On 2 July, the internationally-recognised National Oil Corporation (NOC) declared force majeure on crude exports from Zueitina and Hariga oil ports. Combined with the force majeure already declared on exports from Ras Lanuf and Sidra after Ibrahim Jadhran and his allies seized the ports on 14 June, this shuts in around 850,000 bpd of oil production at a current market value of more than 60 million USD per day.
The NOC’s latest move comes in response to the Libyan National Army’s (LNA) decision on 25 June to transfer control of the Oil Crescent oil ports to the parallel Benghazi-based NOC, which resulted in scheduled tankers being prevented from loading crude at both Zueitina and Hariga last week. Tankers waiting to load from Sidra and Ras Lanuf were redirected to other pick-ups at sea and from Malta. Only Brega port remains functioning in the Oil Crescent, but this port is also expected to shut in the near term as political pressure mounts on rival authorities to take measures and counter measures in this political struggle over resource control.

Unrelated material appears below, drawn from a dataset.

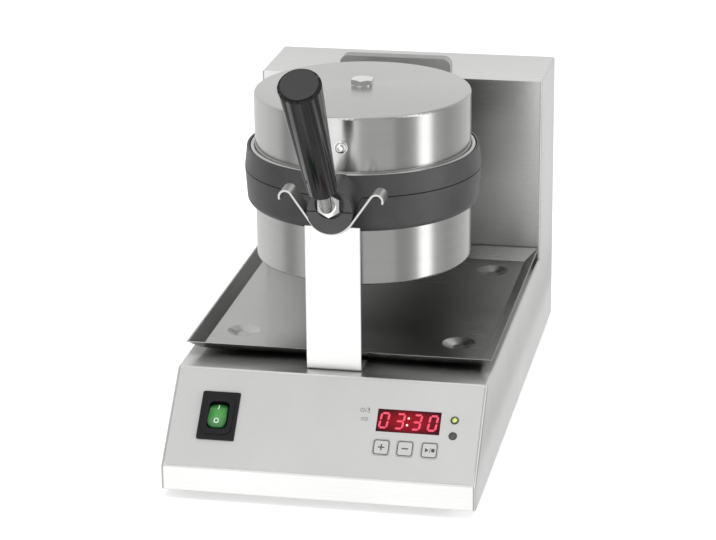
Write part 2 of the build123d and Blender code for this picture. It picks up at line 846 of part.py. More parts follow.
def lower_casting():
    """Deep rim of the lower half, with its half boss, hinge ears and shaft hub."""
    back = lower_cavity + lower_web
    body = turned([
        (cavity_radius, -parting_gap / 2),
        (ring_radius, -parting_gap / 2),
        (ring_radius - ring_draft, -lower_ring_depth),
        (seat_radius, -lower_ring_depth),
        (seat_radius, -lower_cavity),
        (cavity_radius, -lower_cavity),
    ])
    corner = body.edges().filter_by(GeomType.CIRCLE).sort_by(lambda edge: edge.center().Z - edge.radius)
    body = fillet(corner[0], lower_corner)
    casting = head_centre * body + half_boss(-1)
    outer = ear_places()[1][1]
    top = axis_z - yoke_drop
    yoke = block((-outer, head_y, top - yoke_height), (outer, hinge_y + hinge_barrel + hub_lap, top))
    yoke -= Pos(0, head_y, axis_z) * rod_z(seat_radius, -back - yoke_height, 1)
    for low_x, high_x in ear_places():
        yoke += block((low_x, hinge_y - hinge_barrel, top - 1), (high_x, hinge_y + hinge_barrel, hinge_z))
        yoke += rod_x(hinge_barrel, low_x, high_x, hinge_y, hinge_z)
    yoke += rod_y(hub_radius, hinge_y + hinge_barrel + ear_gap, hub_end_y, 0, axis_z)
    yoke -= Pos(0, head_y, axis_z) * rod_z(ring_radius + ear_gap, -parting_gap / 2, hinge_rise * 2)
    casting += yoke
    casting -= rod_x(hinge_pin_radius + fit_clearance, -housing_width, housing_width, hinge_y, hinge_z)
    casting -= rod_y(shaft_radius, shaft_start_y, hub_end_y + 1, 0, axis_z)
    casting -= rod_z(cross_pin_radius, axis_z - 2 * hub_radius, axis_z + 2 * hub_radius, 0, cross_pin_y())
    return casting - sensor_bore()


def plate_disc(cavity, web, stud_height):
    """Waffle plate that lies in a rim's ledge, built with its studs pointing down."""
    back = cavity + web
    disc = rod_z(seat_radius - fit_clearance, cavity, back)
    disc += rod_z(bolt_boss_radius, back - 1, back + bolt_boss_height)
    disc += studs(stud_height, cavity)
    disc -= Pos(0, 0, back + heater_tube - heater_sink) * Torus(heater_circle, heater_tube + fit_clearance)
    return disc - rod_z(bolt_radius, back + bolt_boss_height - bolt_depth, back + bolt_boss_height + 1)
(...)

On 27 June, the US, France, Britain and Italy issued a joint statement stressing that Libya’s oil resources must remain under the control of the legitimate NOC and the ‘sole oversight of the GNA’. The same day, U.N. Secretary General Antonio Guterres issued a statement calling for de-escalation and the return of oil resources to the control of the recognized Libyan authorities, reiterating the UNSCRs that attribute the NOC with the exclusive right to export Libya’s oil.
On 1 July, the NOC published a detailed statement listing the specific impacts expected to hit each of its subsidiary companies and production from fields. In addition to the 850,000bpd loss of crude exports, the NOC said output of natural gas used for local power supplies and oil and gas field operations would fall by 710 million standard cubic feet per day, and that more than 20,000 bpd of condensate would be lost. The NOC said this would negatively impact power generation at the Zueitina and North Benghazi power stations as the NOC is already facing a deficit in the fuel import budget and will not be able to compensate the lost gas by importing more liquid fuel from abroad. The statement added that once stored crude was used, refineries at Brega, Sarir and Tobruk would be forced to close. Brega port is expected to be shut under force majeure soon and at present it is unclear why the NOC did not include it in the announcement.